Whether it’s a Styrofoam carton, a paper box, a plastic bowl and lid stuffed into a paper bag, no fridge looks great stuffed with leftover take-out. That is, before the advent of W&P’s Porter collection. 

This line of sleek, sustainable products changes the way you think about leftovers, thanks to a deft marriage of material and aesthetics. Made from glass, silicone, and ceramic, the design of the Porter’s water bottles, sealable bowls, and snack bags are compact, and easy on the eye. The result is a suite of products you wouldn’t be embarrassed to tote to a restaurant in anticipation of taking some food back home; or to work, with last night’s lasagna in tow. Their neatness inspires their use. 

The collection is the latest from W&P, whose founders Josh Williams (the W) and Eric Prum (the P) lived together in college at the University of Virginia and became best friends. After graduating, they started a catering business, which often included craft cocktails they’d mix on site with Mason jars, holes punched in a secondary lid. Shake with the original lid, swap lids to pour the drink, no need for a traditional mixer. The Cocktail Shaker was W&P’s first product, and it was one of Kickstarter’s early successes, raising US$80,000 in seed money Williams and Prum used to launch their company. 

In the following decade, W&P created other kitchen products including a line of ice cube trays, refining the brand along the way. Based in New York, which is notorious for its bulky and wasteful to-go containers, W&P decided to build a better takeout box. The launch aligns well with New York State’s 2020 ban on expanded polystyrene, single-use foam food and beverage containers, and polystyrene loose fill packaging materials, or packing peanuts. While “sustainability is the underpinning” of the Porter Collection, says W&P President Kate Lubenesky, the products are “crave-worthy. It’s not just a lunch container, it’s a beautiful bowl you can take to work with you.”

The whole line is about reducing trash. “There’s so much waste that goes with takeout food,” Lubenesky says. “As we were becoming more and more environmentally conscious and aware of our own impact, the team was looking for solutions for their own lunches.”

While Porter’s offerings serve much the same function as those of Tupperware and Rubbermaid, the differentiator is the form. “We’re using classic materials people are comfortable eating and drinking from,” Lubenesky says. “And it’s all designed to go together.” 

In 2021, the company added reusable silicone bags to the collection, deploying a new manufacturing tactic that lets the bags be flipped inside out and therefore easy to clean. 

It’s all about joy, Lubenesky says. “Sometimes when I’m going into a coffee shop and I bring my own mug, I have that sense that I’m doing something good and I’m proud of myself.
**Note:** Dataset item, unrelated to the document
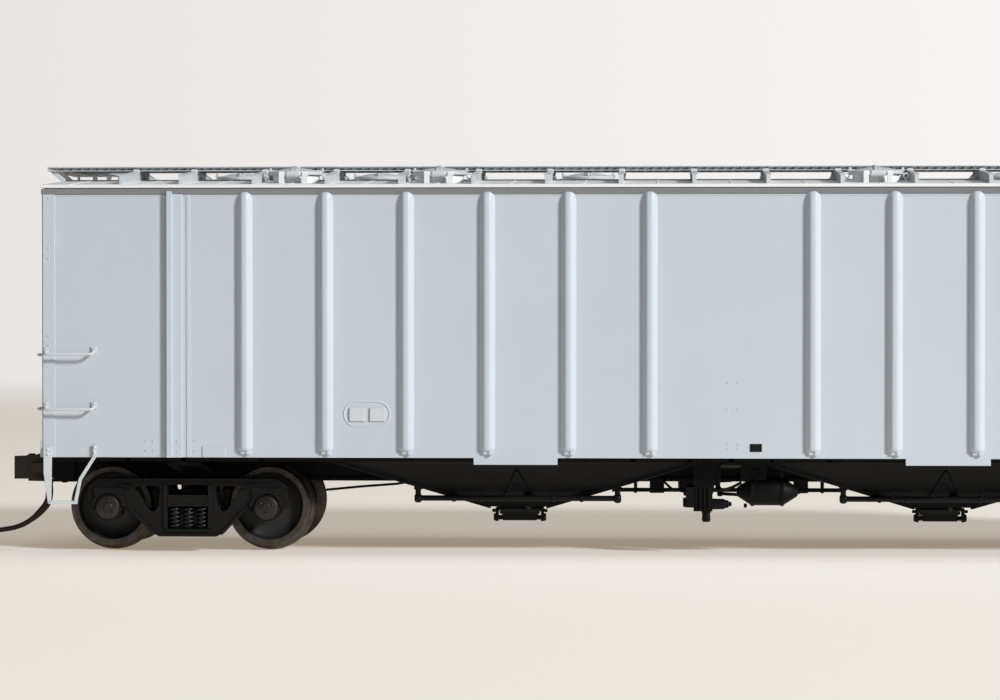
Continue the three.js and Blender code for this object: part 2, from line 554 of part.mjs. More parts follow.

But there has to be a pleasure incentive. You have to reward yourself. Pulling a battered old mug out of my bag just doesn’t have the same joyful effect as when I pull out a pretty speckled terrazzo mug or a sealed glass boil. That little joy element reinforces the behavior. That’s where you’re celebrating it.” 
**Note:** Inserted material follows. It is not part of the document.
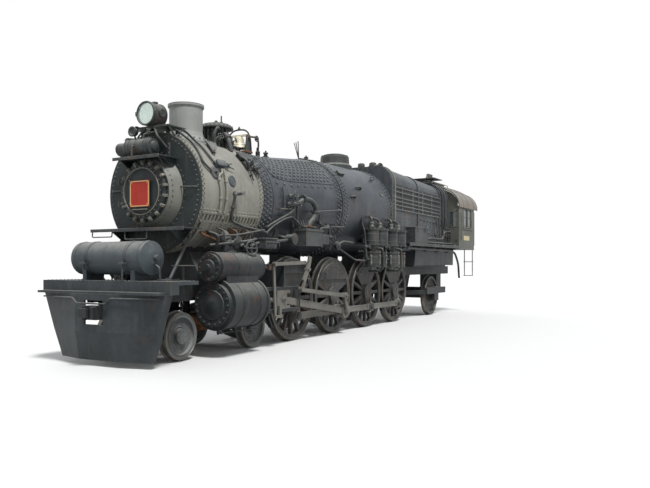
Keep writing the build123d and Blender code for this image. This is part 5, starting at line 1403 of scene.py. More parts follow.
@dataclass
class BoilerDress(Dress):
    """Rivets, doubler plates, hooks and seams of the two boiler courses."""

    rivet: float = 0.023
    front_rows: tuple[float, ...] = (1.975, 2.075, 2.2)
    join_rows: Pair = (4.98, 5.08)
    rear_rows: tuple[float, ...] = (5.3, 5.42, 7.86, 7.98)
    patch: Pair = (2.48, 4.86)
    patch_edge: Pair = (2.38, 4.93)

    def belts(self) -> None:
        """Rows of rivets round both courses, odd rows half a pitch on."""
        front, rear = self.shape("boiler_rivets", RIVET_PALE), self.shape("rear_course_rivets", RIVET_PALE)
        for work, rows, count in ((front, self.front_rows, 74), (front, self.join_rows, 80),
                                  (rear, self.rear_rows, 80)):
            for row, s in enumerate(rows):
                for i in range(count):
                    self._rivet(work, s, 360 * (i + 0.5 * (row % 2)) / count, self.rivet)

    @staticmethod
    def _rivet(work: Shape, station: float, angle: float, radius: float, lift: float = 0.0) -> None:
        """A high rivet head, paler as a painted highlight and rubbed, in a ring of painted shade, at a lift
        over the boiler.
        """
        place, out = work.on(station, angle, lift), work.out(station, angle)
        # A flat dark disc round the head's foot: painted shade.
        work.finish = PAINTED_SHADE
        work.stud(place + out * 0.0012, out, radius * 1.42, Stud.FLAT_DISC)
        # The head's pale colour is a painted highlight, with rubbed wear on its edges.
        work.finish = RIVET_PALE
        work.stud(place, out, radius, Stud.HIGH)

    def seams(self) -> None:
        """The strap over each join, as a thin band round the boiler."""
        for name, finish, s0, s1, thick in (("join_strap", COURSE_DARK, 5.165, 5.205, 0.016),
                                            ("first_strap", COURSE_DARK, 2.28, 2.3, 0.01),
                                            ("throat_strap", FIREBOX_GREY, 8.04, 8.09, 0.02)):
            self.shape(name, finish).band(
                ((s0, -0.004), (s0, thick), (s1, thick), (s1, -0.004)),
                lambda s, lift: [SKIN.on(s, -180 + 360 * i / 96, lift) for i in range(96)])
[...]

The Porter 15-piece collection set comes with a sampling of the best stuff in the lineup, including two Porter Mugs, two Porter Glasses, a Porter Water Bottle, five snack and storage bags ranging from 10 to 50 ounces, one Porter Bowl, two sizes of a Porter Seal Tight Bowls, and two Porter Utensil sets. The materials are mixed and matched throughout: some are lined with borosilicate glass, others wholly of LFGB-certified silicone. They’re all BPA-free and dishwasher safe; the silicone bags can be flipped inside out for a complete cleaning. 
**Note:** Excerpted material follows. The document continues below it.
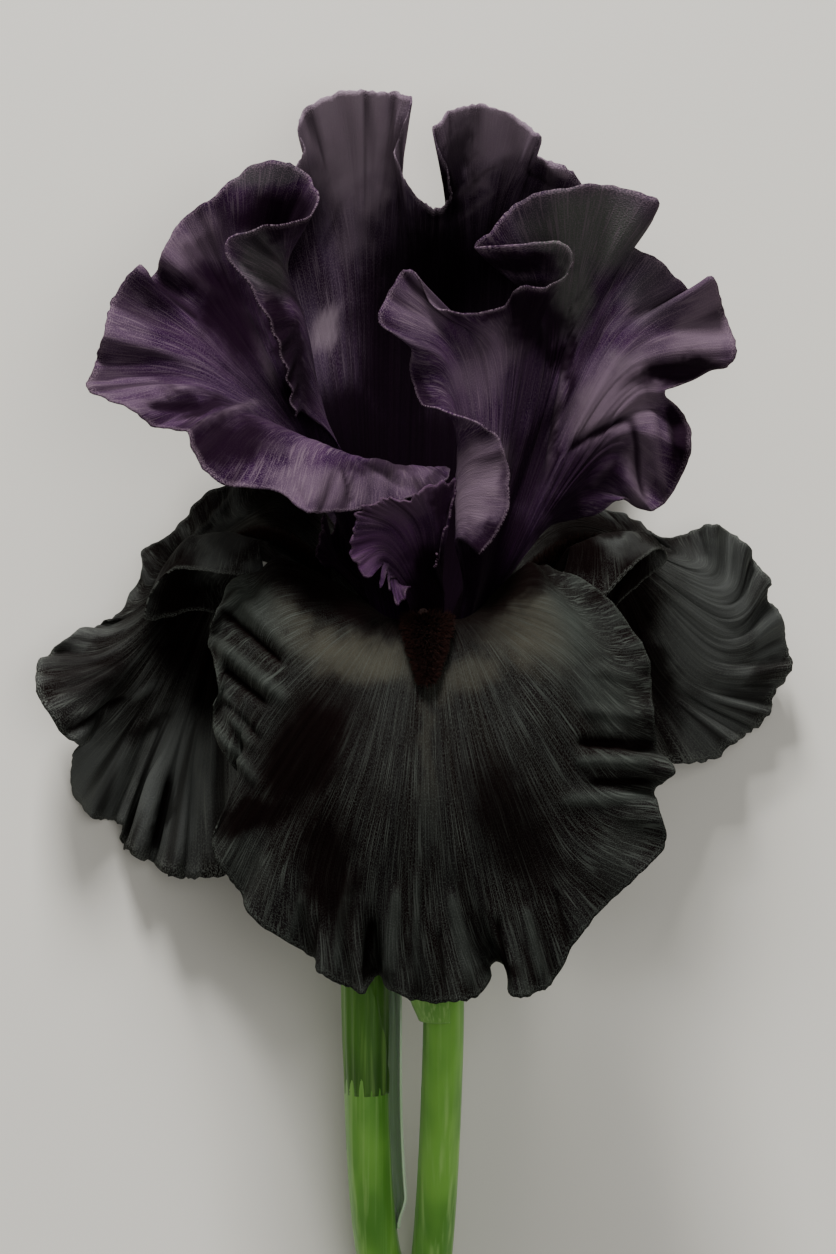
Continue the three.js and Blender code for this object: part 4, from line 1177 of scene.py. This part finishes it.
def grow_beard(node, surface, up, width, start, end, seat, height, hairs, seed):
    """Hairs strewn over a strip of a fall: up is 1 or -1, the side of the surface they stand on."""
    chance = random.Random(seed)
    bm = bmesh.new()
    share = bm.loops.layers.uv.new("share")
    for _ in range(hairs):
        s, t = chance.uniform(-1, 1), chance.random()
        v = start + (end - start) * t
        middle = surface(0.5, v)
        across = (surface(0.5 + ALONG_FALL, v) - surface(0.5 - ALONG_FALL, v)).normalized()
        ahead = (surface(0.5, v + ALONG_FALL) - surface(0.5, v - ALONG_FALL)).normalized()
        rise = surface.normal(0.5, v) * up
        taper = BEARD_TAPER[0] + (BEARD_TAPER[1] - BEARD_TAPER[0]) * t
        half_width = 0.5 * width * math.sin(math.pi * taper)
        root = middle + across * (s * half_width) + rise * (seat + HAIR_LIFT)
        sideways = HAIR_SPLAY * s + chance.uniform(-HAIR_STRAY, HAIR_STRAY)
        lean = rise + across * sideways + ahead * chance.uniform(*HAIR_LEAN)
        length = height * (1 - 0.4 * s * s) * chance.uniform(*HAIR_LENGTHS)
        turn = lean.normalized().to_track_quat("Z", "Y").to_matrix().to_4x4()
        place = Matrix.Translation(placed(root + lean.normalized() * length / 2)) @ turn
        made = bmesh.ops.create_cone(
            bm, cap_ends=False, segments=4, radius1=HAIR_RADIUS * MM, radius2=HAIR_TIP_RADIUS * MM,
            depth=length * MM, matrix=place,
        )["verts"]
        tint = chance.random()
        tops = set(sorted(made, key=lambda vert: (place.inverted() @ vert.co).z)[4:])
        for face in {face for vert in made for face in vert.link_faces}:
            for loop in face.loops:
                loop[share].uv = (tint, 1.0 if loop.vert in tops else 0.0)
    finish_piece(new_object(node + "_fur", bm, beard_fur), node)


SIDE_BEARD = {"width": 3.6, "start": 0.3, "end": 0.5, "seat": 1.3, "height": 2.4, "hairs": 1400}
grow_beard(
    "beard_front", fall_front_surface, -1, width=7.4, start=0.23, end=0.365, seat=0.8, height=2.8,
    hairs=3200, seed=21,
)
grow_beard("beard_left", fall_left_surface, 1, seed=22, **SIDE_BEARD)
grow_beard("beard_right", fall_right_surface, -1, seed=23, **SIDE_BEARD)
MSRP is US$323, though the set is often on sale (at the time of this writing, it was marked down to US$250.) 

The Porter Collection is all about reducing consumers’ reliance on single-use containers, whether it’s for a lunch they cart from home or leftovers from a restaurant. By wedding appealing design to sustainable materials, the idea is to encourage people to carry these items wherever they go. That means no more plastic forks in a landfill, no Styrofoam boxes, no throwaway bags. 

Owning this collection might mean skipping the wasteful restaurant experience altogether, even. “We’re encouraging you to take your food with you,” Lubenesky says. “That’s really the behavior we want to encourage consumers to adopt.” 

Launching in August is a lunchbox, inspired by the Japanese style bento boxes but roomier, to suit the (ahem) American diet. There’ll be dividers and a removable tray that offer different options for packing a tidy lunch, space for salads, apple slices, and sandwiches, all made from the same line of sustainable materials in the rest of the collection. 

“Sustainability can sometimes feel like a chore, or work,” Lubenesky says. “We want it to feel fun.” 

Nothing about the doggy bag is beautiful.